**Set exercise**.
Only one portion of the data is to be written out: from the line bearing "Keep writing the" through the line bearing "socket of a". Write it exactly as it appears.

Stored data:
————————
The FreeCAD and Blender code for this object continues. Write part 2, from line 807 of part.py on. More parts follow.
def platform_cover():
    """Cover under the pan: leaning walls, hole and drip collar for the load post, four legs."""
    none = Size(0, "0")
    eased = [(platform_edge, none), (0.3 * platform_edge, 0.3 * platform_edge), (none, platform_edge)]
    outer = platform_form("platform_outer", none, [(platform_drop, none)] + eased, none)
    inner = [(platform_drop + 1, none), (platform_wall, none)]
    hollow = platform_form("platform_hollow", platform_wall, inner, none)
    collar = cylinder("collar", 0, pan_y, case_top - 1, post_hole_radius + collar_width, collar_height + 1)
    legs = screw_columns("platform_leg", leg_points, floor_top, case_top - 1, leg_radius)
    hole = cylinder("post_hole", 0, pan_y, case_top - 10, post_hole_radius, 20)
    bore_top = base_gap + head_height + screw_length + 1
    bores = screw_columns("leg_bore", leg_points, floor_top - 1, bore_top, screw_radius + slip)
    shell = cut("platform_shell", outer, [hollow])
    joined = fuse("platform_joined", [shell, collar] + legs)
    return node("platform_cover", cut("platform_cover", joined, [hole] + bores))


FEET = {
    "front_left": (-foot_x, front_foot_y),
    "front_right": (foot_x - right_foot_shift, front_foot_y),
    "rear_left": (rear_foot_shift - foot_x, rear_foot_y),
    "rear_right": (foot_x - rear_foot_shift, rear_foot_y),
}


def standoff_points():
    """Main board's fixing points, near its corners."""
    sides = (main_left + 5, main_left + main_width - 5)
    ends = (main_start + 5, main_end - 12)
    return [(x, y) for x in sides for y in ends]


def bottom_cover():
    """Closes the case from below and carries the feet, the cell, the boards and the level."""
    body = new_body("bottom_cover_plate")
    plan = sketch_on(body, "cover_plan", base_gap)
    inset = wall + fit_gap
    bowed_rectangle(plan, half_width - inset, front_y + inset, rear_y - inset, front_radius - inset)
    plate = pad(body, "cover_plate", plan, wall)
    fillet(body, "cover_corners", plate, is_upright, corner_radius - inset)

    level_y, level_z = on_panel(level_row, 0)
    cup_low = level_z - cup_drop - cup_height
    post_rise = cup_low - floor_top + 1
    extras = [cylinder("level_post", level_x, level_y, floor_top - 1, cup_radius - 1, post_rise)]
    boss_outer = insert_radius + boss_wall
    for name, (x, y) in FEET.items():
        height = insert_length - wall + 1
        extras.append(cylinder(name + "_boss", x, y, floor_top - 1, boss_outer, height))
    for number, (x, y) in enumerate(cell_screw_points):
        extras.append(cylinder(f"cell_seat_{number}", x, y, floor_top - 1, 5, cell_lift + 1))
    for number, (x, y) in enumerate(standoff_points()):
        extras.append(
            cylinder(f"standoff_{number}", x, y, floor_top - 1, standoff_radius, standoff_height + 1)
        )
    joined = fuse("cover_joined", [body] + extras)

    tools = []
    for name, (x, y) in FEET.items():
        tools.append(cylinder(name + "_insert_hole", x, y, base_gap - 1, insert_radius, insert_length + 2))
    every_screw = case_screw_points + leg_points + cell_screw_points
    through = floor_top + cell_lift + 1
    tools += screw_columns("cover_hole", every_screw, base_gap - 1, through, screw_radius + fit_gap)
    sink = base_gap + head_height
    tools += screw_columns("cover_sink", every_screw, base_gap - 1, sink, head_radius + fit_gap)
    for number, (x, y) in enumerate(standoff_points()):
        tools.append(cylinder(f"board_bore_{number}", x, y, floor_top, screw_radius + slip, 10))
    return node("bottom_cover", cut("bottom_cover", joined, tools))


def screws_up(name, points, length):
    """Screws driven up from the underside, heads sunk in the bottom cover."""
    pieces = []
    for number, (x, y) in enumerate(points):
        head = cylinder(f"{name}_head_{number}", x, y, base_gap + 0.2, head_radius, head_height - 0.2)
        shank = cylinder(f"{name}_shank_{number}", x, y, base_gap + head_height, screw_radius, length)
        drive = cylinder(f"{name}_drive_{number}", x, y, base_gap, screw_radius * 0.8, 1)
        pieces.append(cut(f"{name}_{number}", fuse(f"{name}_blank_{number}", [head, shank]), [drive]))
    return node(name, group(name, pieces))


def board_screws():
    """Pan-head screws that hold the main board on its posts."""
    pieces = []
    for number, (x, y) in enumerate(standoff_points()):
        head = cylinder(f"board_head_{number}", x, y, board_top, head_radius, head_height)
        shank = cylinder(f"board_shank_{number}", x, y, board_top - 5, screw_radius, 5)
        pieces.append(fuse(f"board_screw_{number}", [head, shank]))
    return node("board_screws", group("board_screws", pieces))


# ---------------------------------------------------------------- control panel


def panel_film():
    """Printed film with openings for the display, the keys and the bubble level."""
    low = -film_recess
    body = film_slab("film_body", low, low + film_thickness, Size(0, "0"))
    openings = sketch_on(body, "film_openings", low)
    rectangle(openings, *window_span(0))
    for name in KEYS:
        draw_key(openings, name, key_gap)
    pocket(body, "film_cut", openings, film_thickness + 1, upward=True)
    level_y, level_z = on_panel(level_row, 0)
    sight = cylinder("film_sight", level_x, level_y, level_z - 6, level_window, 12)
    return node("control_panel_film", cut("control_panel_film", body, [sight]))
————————
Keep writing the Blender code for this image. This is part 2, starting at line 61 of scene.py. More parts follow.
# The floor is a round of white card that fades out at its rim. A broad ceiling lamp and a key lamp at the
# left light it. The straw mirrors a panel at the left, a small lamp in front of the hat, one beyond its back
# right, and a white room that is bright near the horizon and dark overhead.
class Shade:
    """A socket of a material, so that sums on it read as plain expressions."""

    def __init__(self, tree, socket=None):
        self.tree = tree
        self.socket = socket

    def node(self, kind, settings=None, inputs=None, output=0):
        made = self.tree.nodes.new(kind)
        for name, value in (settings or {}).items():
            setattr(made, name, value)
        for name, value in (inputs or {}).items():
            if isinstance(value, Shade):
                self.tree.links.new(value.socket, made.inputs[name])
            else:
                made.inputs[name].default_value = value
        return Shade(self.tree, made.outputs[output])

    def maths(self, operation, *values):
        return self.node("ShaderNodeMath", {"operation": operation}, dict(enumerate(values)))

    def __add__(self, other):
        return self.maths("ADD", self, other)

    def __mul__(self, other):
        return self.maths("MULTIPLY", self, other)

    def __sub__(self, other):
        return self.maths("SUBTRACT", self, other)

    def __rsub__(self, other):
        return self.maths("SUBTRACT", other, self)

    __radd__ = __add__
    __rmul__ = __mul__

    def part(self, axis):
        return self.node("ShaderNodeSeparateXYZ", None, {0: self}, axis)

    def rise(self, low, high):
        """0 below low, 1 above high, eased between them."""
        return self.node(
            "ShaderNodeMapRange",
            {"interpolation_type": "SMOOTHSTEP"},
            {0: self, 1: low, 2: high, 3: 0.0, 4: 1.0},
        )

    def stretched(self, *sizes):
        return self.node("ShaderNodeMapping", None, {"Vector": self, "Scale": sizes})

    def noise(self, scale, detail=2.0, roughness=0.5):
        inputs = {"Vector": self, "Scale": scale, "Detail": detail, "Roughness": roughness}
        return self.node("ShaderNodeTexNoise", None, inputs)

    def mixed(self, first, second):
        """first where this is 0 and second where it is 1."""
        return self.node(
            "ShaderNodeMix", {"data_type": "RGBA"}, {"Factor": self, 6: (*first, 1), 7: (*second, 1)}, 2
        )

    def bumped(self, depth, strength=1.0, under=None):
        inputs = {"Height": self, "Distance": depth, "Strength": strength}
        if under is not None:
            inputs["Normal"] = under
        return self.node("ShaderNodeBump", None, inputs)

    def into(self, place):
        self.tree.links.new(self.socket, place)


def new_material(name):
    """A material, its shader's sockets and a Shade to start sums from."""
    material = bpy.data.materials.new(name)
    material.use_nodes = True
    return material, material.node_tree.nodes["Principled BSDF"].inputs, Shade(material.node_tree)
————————
**Solution**.
Keep writing the Blender code for this image. This is part 2, starting at line 61 of scene.py. More parts follow.
# The floor is a round of white card that fades out at its rim. A broad ceiling lamp and a key lamp at the
# left light it. The straw mirrors a panel at the left, a small lamp in front of the hat, one beyond its back
# right, and a white room that is bright near the horizon and dark overhead.
class Shade:
    """A socket of a material, so that sums on it read as plain expressions."""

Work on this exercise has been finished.